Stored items
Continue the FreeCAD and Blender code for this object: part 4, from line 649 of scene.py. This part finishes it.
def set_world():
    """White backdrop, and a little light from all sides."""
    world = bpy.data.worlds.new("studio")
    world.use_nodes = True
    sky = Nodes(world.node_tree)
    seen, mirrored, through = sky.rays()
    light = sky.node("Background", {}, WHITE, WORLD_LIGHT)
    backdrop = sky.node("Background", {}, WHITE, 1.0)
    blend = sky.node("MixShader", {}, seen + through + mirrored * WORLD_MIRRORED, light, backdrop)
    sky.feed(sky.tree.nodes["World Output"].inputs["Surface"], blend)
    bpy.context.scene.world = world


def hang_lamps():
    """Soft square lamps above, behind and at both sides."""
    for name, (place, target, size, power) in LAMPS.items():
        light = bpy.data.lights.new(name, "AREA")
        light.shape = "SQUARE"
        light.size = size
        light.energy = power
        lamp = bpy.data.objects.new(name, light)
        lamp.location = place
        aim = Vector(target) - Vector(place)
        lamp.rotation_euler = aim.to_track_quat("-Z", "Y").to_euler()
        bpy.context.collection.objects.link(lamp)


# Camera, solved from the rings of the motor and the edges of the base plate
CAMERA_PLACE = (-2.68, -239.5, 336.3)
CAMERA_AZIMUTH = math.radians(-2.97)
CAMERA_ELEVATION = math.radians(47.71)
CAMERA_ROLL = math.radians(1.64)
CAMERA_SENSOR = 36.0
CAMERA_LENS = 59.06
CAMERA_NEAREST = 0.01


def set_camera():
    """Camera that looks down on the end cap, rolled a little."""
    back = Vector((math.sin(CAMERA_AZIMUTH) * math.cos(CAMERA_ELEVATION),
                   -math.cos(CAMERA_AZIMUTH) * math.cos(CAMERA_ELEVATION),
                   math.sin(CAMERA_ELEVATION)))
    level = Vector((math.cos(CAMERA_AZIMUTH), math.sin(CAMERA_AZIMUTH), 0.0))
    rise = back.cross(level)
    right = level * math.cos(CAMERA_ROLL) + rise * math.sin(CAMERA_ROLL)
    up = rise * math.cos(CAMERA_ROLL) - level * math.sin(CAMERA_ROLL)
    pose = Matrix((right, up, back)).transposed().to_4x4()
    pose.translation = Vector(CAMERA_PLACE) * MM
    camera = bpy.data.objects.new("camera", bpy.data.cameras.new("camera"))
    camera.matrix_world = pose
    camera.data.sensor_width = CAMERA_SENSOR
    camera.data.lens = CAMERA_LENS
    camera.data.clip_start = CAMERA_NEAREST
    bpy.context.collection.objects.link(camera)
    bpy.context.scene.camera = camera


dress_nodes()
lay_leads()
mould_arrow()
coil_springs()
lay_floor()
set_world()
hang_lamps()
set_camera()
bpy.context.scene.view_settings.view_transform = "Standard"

* * *

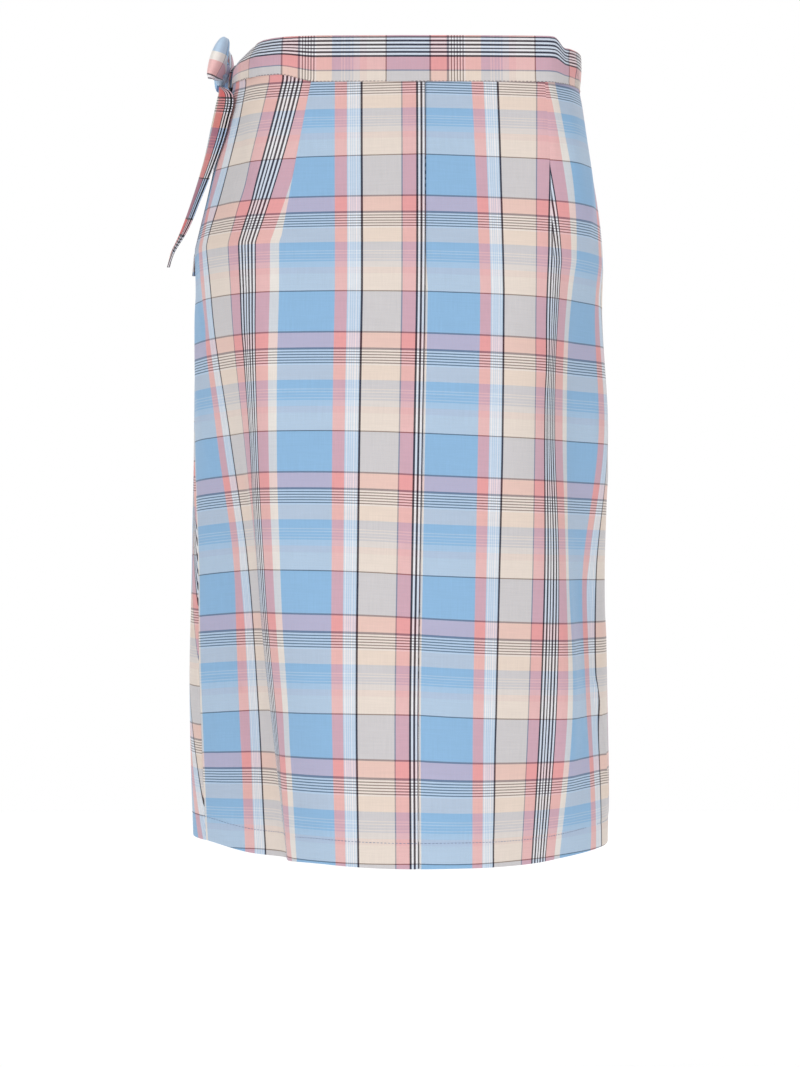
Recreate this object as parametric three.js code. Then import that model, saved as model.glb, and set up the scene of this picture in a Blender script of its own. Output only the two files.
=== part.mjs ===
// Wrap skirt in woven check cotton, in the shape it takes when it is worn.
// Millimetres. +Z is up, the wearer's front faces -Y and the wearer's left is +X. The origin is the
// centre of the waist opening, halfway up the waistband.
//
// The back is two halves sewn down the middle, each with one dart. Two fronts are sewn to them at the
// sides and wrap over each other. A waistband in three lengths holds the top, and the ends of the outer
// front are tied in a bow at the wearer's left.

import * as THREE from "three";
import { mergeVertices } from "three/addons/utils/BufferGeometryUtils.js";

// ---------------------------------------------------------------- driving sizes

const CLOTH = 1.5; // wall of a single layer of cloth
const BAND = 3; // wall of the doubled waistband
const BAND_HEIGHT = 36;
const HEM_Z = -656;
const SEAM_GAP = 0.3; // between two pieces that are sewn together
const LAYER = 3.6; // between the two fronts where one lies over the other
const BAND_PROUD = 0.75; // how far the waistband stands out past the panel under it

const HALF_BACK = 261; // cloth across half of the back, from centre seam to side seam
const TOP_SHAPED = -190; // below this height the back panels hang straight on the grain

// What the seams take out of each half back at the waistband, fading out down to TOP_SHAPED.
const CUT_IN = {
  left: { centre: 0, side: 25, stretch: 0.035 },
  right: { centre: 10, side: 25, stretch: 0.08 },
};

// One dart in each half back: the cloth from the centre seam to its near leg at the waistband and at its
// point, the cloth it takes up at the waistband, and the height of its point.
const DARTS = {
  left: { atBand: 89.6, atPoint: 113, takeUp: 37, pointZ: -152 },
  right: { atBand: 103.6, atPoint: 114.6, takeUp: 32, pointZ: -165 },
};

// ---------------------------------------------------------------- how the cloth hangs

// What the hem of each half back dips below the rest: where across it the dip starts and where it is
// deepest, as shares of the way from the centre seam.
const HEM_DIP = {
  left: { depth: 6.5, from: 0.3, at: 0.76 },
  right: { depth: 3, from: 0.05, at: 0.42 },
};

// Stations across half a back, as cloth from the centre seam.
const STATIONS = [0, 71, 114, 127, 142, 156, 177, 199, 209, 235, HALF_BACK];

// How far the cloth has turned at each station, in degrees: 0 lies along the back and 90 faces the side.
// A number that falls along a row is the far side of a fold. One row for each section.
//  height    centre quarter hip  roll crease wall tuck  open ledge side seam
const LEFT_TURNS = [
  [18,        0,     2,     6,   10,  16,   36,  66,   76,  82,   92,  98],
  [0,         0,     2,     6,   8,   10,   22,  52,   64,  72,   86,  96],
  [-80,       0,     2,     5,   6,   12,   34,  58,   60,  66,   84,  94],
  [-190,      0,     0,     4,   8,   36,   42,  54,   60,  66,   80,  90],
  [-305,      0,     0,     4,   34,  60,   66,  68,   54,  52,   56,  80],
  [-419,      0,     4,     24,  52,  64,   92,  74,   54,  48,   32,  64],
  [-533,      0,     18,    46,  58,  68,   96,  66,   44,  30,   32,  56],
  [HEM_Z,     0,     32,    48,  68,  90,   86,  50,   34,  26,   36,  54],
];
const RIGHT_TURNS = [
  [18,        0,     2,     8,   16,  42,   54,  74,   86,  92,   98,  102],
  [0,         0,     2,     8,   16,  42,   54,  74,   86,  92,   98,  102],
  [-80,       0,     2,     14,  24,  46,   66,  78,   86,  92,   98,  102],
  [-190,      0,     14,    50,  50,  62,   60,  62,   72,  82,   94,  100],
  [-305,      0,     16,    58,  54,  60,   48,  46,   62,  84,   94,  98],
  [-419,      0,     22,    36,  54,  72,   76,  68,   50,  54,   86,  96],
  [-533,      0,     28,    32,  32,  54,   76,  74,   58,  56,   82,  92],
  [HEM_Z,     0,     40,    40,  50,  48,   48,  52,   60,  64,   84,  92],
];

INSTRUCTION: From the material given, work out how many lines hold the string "this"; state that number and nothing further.

THE RESULT: 3